Think of everything that you can share with those around you about the experience you had with God, especially about allowing the word of God to grow and develop in your heart to bear much fruit. The following points can help you to share with your community the experience of the lectio divina on this text.
- What have I discovered about God and about myself in this moment of prayer?
- How can I apply this text of Scripture at this moment of my life? What light does it give me? What challenges does it put before me?
- What concrete commitment does this text of Scripture ask of me in my spiritual life, in my community life?
- What has been my dominant sentiment during this moment of prayer?

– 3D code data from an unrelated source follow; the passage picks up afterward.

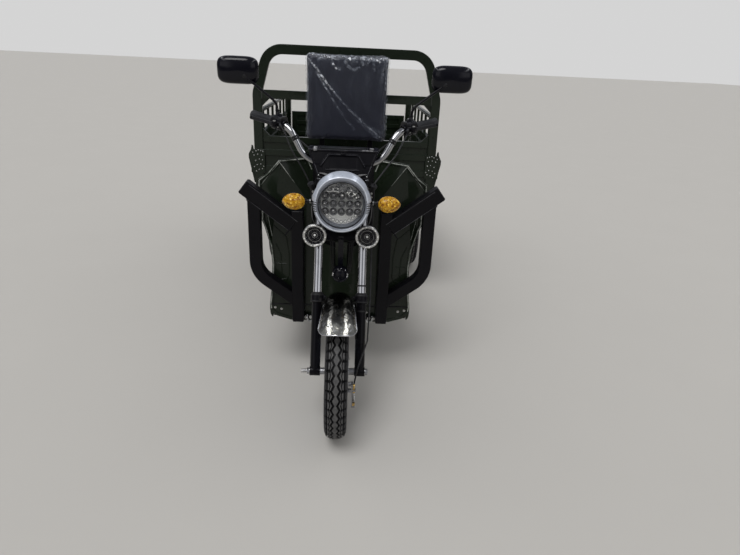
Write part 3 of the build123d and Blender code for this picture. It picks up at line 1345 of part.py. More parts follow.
# Front brake cable along the fork from the left lever to the arm
CABLE_R = 3.0
CABLE_POINTS = (
    (250, 360, 1110), (200, 285, 1030), (119, 226, 930), (119, 232, 742), (119, 118, 500),
    (112, 34, 366), (76, -44, 290), (64.3, -44, 215), (64.3, -44, 132),
)
with BuildPart() as brake_cable:
    with BuildLine() as cable_line:
        FilletPolyline(*[(x, back(y), z) for x, y, z in CABLE_POINTS], radius=20)
    with BuildSketch(Plane(origin=cable_line.line @ 0, z_dir=cable_line.line % 0)):
        Circle(CABLE_R)
    sweep(path=cable_line.line)
write(brake_cable, "brake_cable")
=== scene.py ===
import json
import math

import bmesh
import bpy
from mathutils import Matrix, Vector, noise
from mathutils.bvhtree import BVHTree


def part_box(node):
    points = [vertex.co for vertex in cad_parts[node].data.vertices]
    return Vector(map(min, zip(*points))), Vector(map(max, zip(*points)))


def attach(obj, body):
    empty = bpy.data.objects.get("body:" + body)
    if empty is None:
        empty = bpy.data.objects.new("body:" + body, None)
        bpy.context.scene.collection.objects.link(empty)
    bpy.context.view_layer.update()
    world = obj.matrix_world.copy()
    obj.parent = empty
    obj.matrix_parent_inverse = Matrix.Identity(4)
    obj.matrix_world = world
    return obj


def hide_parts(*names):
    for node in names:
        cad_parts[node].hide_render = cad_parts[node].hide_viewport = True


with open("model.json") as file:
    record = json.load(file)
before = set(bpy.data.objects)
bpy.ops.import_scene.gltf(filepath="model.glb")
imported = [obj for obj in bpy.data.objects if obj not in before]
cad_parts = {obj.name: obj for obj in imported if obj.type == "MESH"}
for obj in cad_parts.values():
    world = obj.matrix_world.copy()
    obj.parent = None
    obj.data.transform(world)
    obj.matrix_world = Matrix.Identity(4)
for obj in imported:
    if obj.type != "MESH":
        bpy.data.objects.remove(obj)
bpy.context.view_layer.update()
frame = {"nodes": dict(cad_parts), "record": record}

bl_info = {
    "name": "Cargo Tricycle Dressing",
    "version": (1, 0, 0),
    "blender": (4, 5, 0),
    "location": "View3D > Sidebar > Tricycle",
    "description": "Tyres, lamps, upholstery, hardware and finishes for an electric cargo tricycle",
    "category": "Add Mesh",
}

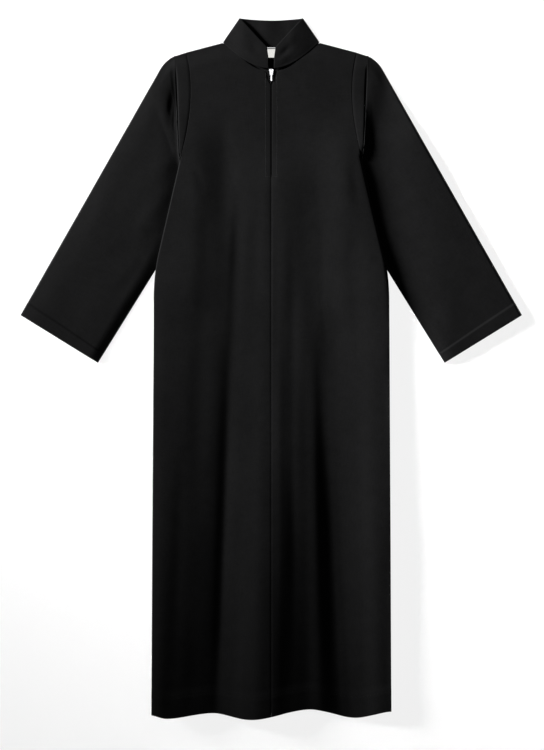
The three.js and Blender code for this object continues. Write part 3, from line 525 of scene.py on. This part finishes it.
def sleeve_heights(plan, down, across, side, head_loft):
    """Top of the sleeve's upper layer over its plan, and the thickness of its walls."""
    length = down[:, None] * SLEEVE_LENGTH + 0 * across[None, :]
    share = across[None, :] + 0 * length
    apart = plan[..., 0] - half_at(SIDE_ONLY, plan[..., 1])
    tucked = np.clip(tucked_lift(plan[..., 0], plan[..., 1]) - 2 * WALL - GAP - 0.4, 0, 3.2)
    if side < 0:
        clear = 1 - (1 - np.clip((apart + 1) / 55, 0, 1)) ** 2.2
    else:
        clear = ramp(apart, 50, 140)
        tucked = tucked / 3.2 * curve_through(apart, *BESIDE_BODY)
    outer, lower = share * 200, (1 - share) * 200
    if side < 0:
        edge_wall = 1 - (1 - np.clip(outer / 3.5, 0, 1)) ** 2
        crown = edge_wall * (0.68 + 0.32 * (1 - (1 - np.clip(outer / 50, 0, 1)) ** 2))
        tilt = -2.2 * share
    else:
        crown = 1 - (1 - np.clip(outer / 7, 0, 1)) ** 2
        tilt = 3.4 * (1 - share) ** 1.6 - 1.2
    crown = crown * (1 - (1 - np.clip(lower / 24, 0, 1)) ** 2)
    loft = lerp(tucked, SLEEVE_LOFT + tilt + (1.6 if side < 0 else 0), clear) * crown
    from_head = ramp(length, 4, 90)
    middle = ramp(share, 0.12, 0.4) * (1 - ramp(share, 0.55, 0.8))
    swell = 3 * np.sin(math.pi * np.clip(length / 90, 0, 1)) * middle if side < 0 else 0
    loft = lerp(np.minimum(head_loft[None, :], 11), loft, from_head) + swell
    creases = creased(share * 200, length, [(n, x0 * 200, d0, x1 * 200, d1, b, w, h)
                                            for n, x0, d0, x1, d1, b, w, h in SLEEVE_CREASES])
    creases = creases + rumple(share * 200, length, 9, 90, 0.4)
    cuff = SLEEVE_LENGTH - CUFF_DEPTH
    soft = crown * np.clip(clear * 1.3, 0.1, 1) * ramp(length, 2, 14)
    turned = WALL * (1 + ramp(length, cuff - 1, cuff + 1))
    return 2 * turned + GAP + np.maximum(loft + creases * soft, 0) + hem_groove(length, cuff, 0.14)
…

Final Prayer of St. Augustine.
Turning towards the Lord: Lord God, Father Almighty, with pure heart, as far as our littleness permits, allow us to give you our most devoted and sincere thanks, begging with all our strength from your particular goodness, that you deign to hear our petitions according to your good will, that by your power you may drive away the enemy from all our thoughts and actions; that you increase our faith, govern our mind and give us spiritual thoughts and bring us to your happiness through your Son Jesus Christ, our Lord, who with you lives and reigns in the unity of the Holy Spirit, one God, forever and ever. Amen (en. Ps. 150:8).
“In this life let us sow in tears. But what shall we sow? Good works. The works of mercy are our seeds” (en. Ps. 125, 11).